— What you have to do —
Copy, character for character, the lines running from the one with "Reconstruct the object" to the one with "as one solid.", ends included. Leave out every other line.

— The records —

□ □ □ □ □

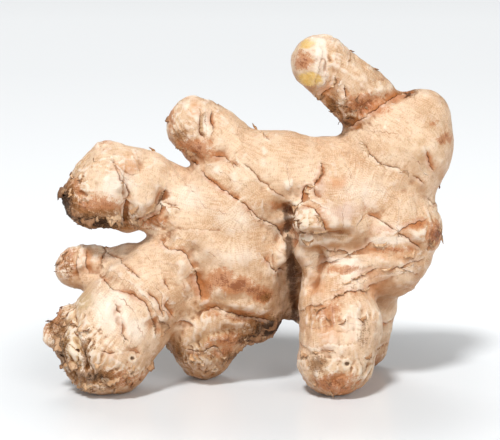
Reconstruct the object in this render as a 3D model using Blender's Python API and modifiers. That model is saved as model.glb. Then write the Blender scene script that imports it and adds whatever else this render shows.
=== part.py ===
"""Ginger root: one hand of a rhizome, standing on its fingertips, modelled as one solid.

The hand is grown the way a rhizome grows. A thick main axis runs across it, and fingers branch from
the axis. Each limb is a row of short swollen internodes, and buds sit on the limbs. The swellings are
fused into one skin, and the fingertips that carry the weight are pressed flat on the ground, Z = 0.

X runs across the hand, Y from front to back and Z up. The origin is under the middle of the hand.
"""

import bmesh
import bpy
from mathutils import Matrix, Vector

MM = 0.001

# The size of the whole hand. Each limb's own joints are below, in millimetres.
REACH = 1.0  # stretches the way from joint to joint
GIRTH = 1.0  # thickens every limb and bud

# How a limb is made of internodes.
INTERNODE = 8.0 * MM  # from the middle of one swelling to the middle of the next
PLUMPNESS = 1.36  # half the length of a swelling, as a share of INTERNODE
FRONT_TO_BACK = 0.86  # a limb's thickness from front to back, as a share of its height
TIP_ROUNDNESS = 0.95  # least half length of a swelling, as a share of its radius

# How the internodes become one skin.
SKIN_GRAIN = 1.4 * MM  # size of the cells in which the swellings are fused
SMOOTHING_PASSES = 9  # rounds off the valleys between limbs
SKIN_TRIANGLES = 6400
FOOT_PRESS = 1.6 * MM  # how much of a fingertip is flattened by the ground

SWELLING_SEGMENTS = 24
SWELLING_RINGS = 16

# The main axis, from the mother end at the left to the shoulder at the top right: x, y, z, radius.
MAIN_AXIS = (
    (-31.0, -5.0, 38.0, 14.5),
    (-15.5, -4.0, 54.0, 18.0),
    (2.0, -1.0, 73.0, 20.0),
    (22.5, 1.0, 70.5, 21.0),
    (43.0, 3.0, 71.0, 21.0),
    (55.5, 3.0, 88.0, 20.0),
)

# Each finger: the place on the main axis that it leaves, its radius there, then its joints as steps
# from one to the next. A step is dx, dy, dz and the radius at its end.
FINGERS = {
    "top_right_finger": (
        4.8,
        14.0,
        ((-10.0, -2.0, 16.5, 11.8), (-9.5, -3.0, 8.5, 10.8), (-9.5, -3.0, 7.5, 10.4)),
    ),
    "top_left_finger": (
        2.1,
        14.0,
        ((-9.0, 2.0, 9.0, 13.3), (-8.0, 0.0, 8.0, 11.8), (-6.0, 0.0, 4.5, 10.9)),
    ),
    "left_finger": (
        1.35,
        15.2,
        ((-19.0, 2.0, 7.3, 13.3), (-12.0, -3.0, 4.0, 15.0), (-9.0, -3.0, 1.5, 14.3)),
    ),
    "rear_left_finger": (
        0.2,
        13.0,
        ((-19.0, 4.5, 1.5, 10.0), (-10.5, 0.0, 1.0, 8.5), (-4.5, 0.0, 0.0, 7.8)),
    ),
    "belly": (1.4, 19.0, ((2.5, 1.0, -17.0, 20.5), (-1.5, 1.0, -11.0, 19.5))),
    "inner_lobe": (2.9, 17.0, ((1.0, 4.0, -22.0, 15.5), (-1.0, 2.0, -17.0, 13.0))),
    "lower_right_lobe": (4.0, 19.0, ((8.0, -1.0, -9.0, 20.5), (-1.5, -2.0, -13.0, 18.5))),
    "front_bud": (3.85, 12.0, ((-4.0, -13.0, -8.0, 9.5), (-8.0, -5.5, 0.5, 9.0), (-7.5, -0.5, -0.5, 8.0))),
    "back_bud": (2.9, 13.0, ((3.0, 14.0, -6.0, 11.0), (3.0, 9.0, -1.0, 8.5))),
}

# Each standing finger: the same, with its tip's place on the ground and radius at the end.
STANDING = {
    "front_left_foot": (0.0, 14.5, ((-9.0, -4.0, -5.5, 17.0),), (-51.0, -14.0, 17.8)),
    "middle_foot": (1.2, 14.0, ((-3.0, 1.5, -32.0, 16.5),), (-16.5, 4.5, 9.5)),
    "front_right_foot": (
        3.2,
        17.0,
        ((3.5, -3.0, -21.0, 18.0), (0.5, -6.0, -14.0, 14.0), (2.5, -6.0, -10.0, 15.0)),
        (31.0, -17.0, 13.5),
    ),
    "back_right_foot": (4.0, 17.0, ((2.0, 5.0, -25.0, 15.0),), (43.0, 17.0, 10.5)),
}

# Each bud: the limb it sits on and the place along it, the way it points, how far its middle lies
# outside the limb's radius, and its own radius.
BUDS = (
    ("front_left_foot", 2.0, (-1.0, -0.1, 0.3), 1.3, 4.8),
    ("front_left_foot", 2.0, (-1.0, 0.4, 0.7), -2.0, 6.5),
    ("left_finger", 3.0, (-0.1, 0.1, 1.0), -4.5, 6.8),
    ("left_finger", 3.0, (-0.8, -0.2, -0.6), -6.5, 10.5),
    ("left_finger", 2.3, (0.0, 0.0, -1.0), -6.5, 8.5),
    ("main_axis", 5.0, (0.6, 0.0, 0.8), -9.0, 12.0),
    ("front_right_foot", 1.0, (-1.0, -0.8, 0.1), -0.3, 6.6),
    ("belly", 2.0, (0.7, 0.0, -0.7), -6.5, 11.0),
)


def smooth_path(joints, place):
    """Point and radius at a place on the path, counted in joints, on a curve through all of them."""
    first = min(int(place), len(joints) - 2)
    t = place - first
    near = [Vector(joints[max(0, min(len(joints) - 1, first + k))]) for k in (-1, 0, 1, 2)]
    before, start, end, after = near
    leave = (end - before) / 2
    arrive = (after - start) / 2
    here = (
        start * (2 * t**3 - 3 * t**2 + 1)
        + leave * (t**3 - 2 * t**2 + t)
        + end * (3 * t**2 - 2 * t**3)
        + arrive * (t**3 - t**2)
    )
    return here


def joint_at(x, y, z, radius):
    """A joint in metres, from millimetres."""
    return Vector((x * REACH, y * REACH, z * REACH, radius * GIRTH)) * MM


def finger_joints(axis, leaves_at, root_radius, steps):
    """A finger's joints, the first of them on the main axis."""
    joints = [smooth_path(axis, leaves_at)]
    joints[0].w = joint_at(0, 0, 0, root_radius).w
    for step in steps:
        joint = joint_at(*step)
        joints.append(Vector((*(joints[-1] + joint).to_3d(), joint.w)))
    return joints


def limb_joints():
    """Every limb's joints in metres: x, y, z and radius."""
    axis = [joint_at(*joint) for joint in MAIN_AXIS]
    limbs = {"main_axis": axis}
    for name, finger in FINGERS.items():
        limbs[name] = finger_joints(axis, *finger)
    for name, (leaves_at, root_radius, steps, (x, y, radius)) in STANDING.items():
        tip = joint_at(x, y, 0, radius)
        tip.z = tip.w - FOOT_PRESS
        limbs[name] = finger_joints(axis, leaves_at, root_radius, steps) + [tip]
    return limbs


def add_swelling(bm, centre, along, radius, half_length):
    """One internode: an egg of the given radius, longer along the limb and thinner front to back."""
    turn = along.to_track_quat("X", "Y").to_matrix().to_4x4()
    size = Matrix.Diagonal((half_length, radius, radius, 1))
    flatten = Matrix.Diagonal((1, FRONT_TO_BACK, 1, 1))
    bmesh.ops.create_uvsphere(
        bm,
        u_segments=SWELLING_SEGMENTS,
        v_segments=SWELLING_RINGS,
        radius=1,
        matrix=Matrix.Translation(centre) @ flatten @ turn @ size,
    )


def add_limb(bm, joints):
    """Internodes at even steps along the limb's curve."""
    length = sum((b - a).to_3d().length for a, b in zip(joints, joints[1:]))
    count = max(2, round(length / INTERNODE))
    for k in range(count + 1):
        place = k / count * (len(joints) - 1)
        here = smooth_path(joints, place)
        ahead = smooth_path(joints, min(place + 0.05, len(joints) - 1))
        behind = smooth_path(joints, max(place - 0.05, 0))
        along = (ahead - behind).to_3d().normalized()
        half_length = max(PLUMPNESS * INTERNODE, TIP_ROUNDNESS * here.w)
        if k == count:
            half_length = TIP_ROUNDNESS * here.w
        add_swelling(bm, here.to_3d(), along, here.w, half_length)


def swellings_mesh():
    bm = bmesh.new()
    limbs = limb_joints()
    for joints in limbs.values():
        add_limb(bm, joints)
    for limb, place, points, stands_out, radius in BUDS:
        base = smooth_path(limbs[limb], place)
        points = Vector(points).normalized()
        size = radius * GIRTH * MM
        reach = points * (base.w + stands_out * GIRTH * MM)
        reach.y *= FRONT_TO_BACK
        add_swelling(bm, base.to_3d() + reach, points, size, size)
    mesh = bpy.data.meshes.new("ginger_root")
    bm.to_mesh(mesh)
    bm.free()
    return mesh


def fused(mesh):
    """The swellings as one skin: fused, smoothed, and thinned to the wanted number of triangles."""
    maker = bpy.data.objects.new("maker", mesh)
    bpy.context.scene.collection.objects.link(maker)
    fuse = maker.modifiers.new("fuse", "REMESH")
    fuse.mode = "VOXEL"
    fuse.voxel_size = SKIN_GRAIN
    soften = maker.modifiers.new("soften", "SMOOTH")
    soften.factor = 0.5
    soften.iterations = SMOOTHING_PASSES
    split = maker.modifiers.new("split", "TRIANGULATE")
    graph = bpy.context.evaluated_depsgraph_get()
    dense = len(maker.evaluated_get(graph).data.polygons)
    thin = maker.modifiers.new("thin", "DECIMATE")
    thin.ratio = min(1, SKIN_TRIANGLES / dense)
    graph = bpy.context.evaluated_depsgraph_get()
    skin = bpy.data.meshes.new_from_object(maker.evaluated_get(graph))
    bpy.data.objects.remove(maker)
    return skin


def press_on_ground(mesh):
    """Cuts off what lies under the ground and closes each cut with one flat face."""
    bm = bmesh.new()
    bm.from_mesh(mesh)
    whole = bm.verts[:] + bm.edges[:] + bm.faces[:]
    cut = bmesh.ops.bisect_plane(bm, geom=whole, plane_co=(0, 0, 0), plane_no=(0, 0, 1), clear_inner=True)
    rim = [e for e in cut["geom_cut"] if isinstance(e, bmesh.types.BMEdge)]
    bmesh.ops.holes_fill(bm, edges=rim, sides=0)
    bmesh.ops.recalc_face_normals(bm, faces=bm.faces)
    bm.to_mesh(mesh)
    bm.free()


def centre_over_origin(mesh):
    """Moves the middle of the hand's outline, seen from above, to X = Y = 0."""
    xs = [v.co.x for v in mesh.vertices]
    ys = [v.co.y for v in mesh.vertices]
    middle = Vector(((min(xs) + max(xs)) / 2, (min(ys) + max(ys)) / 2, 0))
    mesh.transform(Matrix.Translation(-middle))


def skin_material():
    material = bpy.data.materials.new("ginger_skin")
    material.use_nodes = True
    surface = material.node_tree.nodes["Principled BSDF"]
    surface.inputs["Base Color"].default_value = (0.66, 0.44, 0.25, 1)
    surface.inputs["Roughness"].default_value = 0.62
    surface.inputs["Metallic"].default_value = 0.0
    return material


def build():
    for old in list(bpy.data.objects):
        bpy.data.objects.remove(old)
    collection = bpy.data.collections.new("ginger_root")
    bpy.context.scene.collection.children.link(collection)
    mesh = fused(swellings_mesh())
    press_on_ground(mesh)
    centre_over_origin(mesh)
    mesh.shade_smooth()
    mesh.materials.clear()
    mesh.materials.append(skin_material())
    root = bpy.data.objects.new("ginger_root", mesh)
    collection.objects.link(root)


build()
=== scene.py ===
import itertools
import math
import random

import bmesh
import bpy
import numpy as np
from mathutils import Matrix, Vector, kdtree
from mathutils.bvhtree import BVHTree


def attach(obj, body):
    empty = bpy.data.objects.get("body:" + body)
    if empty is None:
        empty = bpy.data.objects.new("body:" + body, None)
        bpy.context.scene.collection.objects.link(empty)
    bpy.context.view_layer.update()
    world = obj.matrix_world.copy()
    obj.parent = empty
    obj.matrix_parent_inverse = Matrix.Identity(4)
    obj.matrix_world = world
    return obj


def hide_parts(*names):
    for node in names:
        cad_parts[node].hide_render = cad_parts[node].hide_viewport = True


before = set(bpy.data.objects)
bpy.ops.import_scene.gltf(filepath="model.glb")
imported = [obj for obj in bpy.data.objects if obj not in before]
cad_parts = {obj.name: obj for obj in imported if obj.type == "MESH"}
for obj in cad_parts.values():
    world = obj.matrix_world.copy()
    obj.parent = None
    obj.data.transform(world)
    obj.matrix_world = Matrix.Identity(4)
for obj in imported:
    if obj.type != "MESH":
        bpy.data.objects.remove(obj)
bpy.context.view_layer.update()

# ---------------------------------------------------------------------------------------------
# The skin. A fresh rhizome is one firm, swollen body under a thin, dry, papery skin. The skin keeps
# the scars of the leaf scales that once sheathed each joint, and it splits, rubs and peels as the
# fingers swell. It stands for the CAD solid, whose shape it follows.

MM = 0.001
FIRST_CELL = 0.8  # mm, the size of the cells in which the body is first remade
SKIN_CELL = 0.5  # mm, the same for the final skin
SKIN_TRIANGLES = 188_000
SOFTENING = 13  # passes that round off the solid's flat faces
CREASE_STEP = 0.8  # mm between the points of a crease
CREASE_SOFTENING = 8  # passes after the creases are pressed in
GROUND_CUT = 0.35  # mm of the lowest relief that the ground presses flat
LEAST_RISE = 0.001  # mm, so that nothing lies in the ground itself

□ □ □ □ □

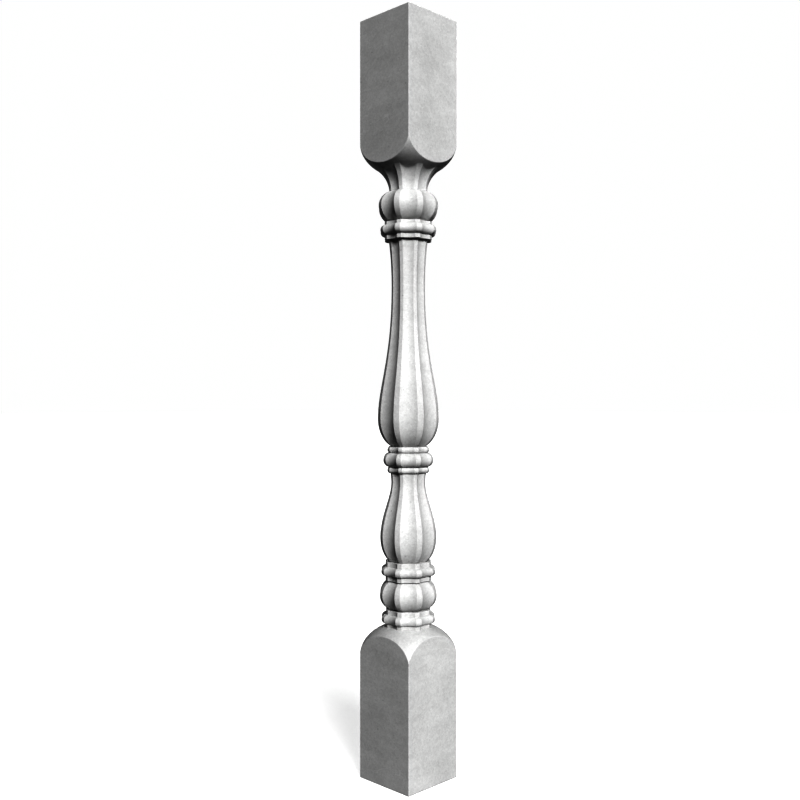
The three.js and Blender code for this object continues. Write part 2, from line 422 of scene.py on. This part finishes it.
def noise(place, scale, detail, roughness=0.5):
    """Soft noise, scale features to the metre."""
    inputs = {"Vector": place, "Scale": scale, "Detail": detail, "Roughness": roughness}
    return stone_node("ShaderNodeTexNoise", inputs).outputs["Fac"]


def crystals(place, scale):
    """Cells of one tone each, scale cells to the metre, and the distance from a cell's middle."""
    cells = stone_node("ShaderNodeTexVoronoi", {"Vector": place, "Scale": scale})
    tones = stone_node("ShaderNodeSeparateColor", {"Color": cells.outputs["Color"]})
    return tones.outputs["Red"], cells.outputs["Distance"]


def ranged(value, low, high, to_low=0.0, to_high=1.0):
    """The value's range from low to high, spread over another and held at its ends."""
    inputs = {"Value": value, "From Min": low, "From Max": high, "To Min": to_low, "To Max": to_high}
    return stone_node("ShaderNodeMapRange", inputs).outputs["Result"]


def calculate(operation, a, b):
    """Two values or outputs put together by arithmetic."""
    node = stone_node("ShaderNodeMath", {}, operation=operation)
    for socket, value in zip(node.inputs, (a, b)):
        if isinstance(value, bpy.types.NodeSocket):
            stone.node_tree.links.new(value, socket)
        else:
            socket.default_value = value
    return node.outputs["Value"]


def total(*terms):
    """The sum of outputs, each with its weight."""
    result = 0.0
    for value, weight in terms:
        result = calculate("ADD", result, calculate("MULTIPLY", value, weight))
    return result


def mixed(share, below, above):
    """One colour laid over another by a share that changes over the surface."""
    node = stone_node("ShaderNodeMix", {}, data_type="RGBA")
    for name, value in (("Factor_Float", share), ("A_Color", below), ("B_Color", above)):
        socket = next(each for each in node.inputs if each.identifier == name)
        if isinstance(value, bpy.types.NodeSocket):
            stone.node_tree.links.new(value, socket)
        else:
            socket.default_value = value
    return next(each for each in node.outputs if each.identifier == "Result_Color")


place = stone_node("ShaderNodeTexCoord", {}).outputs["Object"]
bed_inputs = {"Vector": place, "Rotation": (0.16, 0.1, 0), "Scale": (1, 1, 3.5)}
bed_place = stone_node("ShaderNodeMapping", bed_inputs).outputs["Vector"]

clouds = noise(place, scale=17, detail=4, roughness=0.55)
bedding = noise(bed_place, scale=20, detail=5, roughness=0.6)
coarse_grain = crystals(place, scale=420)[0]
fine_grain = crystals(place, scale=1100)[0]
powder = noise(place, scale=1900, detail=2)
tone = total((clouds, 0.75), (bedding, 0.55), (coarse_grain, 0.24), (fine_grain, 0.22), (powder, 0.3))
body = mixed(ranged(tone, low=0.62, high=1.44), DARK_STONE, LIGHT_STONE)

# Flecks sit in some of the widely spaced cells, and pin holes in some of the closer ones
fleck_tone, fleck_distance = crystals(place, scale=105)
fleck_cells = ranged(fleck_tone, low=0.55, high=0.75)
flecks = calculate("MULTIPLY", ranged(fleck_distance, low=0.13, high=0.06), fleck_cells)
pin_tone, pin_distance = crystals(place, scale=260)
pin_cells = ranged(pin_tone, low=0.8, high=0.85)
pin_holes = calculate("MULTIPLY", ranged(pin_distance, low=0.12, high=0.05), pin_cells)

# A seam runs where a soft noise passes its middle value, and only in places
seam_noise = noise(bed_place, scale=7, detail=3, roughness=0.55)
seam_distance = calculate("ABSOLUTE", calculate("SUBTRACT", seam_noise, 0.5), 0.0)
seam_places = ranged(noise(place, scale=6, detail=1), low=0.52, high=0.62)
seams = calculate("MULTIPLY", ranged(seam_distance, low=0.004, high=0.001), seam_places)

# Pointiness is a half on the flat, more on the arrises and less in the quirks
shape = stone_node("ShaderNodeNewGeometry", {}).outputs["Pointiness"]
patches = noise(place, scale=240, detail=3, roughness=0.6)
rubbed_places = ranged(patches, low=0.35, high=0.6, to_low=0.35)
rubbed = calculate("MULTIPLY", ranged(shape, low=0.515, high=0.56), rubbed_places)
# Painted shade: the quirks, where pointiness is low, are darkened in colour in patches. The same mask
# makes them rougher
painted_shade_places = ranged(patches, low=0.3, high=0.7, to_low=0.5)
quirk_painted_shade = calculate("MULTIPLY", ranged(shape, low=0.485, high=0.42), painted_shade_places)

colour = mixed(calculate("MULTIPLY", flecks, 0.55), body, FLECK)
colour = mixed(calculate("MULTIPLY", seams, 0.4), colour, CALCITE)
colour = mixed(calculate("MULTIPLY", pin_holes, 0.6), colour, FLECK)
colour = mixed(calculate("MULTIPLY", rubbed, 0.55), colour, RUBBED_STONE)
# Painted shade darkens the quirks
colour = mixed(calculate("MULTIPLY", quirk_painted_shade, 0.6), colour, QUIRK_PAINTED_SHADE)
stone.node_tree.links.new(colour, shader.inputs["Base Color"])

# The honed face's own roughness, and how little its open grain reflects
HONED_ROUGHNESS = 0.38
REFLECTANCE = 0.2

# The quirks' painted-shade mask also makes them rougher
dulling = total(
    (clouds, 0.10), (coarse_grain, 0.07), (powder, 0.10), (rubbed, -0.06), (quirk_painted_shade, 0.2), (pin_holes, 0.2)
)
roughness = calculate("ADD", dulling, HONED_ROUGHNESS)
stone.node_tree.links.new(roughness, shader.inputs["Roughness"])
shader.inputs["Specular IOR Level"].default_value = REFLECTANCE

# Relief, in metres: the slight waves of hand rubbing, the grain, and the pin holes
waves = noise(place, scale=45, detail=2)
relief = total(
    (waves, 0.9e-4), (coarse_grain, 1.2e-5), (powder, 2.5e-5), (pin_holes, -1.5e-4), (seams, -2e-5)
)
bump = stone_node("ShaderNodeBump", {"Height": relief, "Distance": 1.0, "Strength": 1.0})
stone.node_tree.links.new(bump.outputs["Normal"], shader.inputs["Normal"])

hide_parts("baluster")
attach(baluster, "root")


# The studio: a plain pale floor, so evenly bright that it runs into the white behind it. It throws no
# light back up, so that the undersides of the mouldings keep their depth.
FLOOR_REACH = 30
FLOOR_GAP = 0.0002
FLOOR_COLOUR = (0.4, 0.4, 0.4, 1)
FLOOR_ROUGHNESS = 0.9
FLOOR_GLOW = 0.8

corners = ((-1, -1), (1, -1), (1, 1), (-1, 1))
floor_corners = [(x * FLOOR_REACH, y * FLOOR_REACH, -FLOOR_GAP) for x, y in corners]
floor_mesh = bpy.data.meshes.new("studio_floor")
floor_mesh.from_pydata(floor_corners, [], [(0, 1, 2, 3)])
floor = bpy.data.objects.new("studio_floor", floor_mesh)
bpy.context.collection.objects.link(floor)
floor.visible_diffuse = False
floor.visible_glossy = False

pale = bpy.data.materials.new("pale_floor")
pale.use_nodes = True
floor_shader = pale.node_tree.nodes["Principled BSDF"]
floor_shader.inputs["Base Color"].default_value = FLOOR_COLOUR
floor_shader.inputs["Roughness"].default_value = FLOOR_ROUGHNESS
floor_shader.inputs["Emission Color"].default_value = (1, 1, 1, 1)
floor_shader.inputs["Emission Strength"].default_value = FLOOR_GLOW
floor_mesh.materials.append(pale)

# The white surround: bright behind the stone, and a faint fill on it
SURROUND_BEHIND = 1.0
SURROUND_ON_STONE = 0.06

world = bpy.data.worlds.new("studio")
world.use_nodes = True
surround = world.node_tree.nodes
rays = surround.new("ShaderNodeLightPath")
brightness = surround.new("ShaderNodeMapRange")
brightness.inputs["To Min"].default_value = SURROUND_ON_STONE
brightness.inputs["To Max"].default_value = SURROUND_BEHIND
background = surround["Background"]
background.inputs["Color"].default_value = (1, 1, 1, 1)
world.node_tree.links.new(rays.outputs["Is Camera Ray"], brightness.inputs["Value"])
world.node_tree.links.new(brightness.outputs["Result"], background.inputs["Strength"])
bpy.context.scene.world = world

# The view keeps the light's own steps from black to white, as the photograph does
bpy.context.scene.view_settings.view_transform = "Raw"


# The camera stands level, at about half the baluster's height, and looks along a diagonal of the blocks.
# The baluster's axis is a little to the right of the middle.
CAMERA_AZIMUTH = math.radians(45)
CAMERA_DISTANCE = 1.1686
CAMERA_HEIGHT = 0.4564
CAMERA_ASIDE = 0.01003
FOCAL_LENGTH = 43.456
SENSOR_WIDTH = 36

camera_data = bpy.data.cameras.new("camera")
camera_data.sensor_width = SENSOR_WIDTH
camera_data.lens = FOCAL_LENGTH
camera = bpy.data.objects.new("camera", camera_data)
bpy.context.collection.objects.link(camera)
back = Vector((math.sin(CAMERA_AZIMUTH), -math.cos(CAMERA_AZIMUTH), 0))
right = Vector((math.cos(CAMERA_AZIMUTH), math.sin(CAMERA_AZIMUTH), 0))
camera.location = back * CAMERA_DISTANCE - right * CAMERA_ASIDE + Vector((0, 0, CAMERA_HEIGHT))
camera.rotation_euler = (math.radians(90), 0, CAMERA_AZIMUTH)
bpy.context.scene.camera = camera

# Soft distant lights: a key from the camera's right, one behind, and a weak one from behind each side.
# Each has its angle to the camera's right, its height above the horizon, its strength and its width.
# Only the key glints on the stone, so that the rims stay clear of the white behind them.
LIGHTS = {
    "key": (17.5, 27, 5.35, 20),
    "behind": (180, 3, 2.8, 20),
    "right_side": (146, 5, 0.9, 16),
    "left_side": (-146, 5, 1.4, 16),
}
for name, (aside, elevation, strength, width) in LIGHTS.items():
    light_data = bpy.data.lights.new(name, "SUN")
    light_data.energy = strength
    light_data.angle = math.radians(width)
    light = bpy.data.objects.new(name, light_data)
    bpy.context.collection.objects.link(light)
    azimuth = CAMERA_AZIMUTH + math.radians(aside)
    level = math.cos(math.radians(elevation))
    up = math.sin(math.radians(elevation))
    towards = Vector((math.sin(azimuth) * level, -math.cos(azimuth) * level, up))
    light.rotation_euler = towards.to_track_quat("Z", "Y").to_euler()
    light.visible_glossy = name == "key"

□ □ □ □ □

— Response to the exercise —
Reconstruct the object in this render as a 3D model using Blender's Python API and modifiers. That model is saved as model.glb. Then write the Blender scene script that imports it and adds whatever else this render shows.
=== part.py ===
"""Ginger root: one hand of a rhizome, standing on its fingertips, modelled as one solid.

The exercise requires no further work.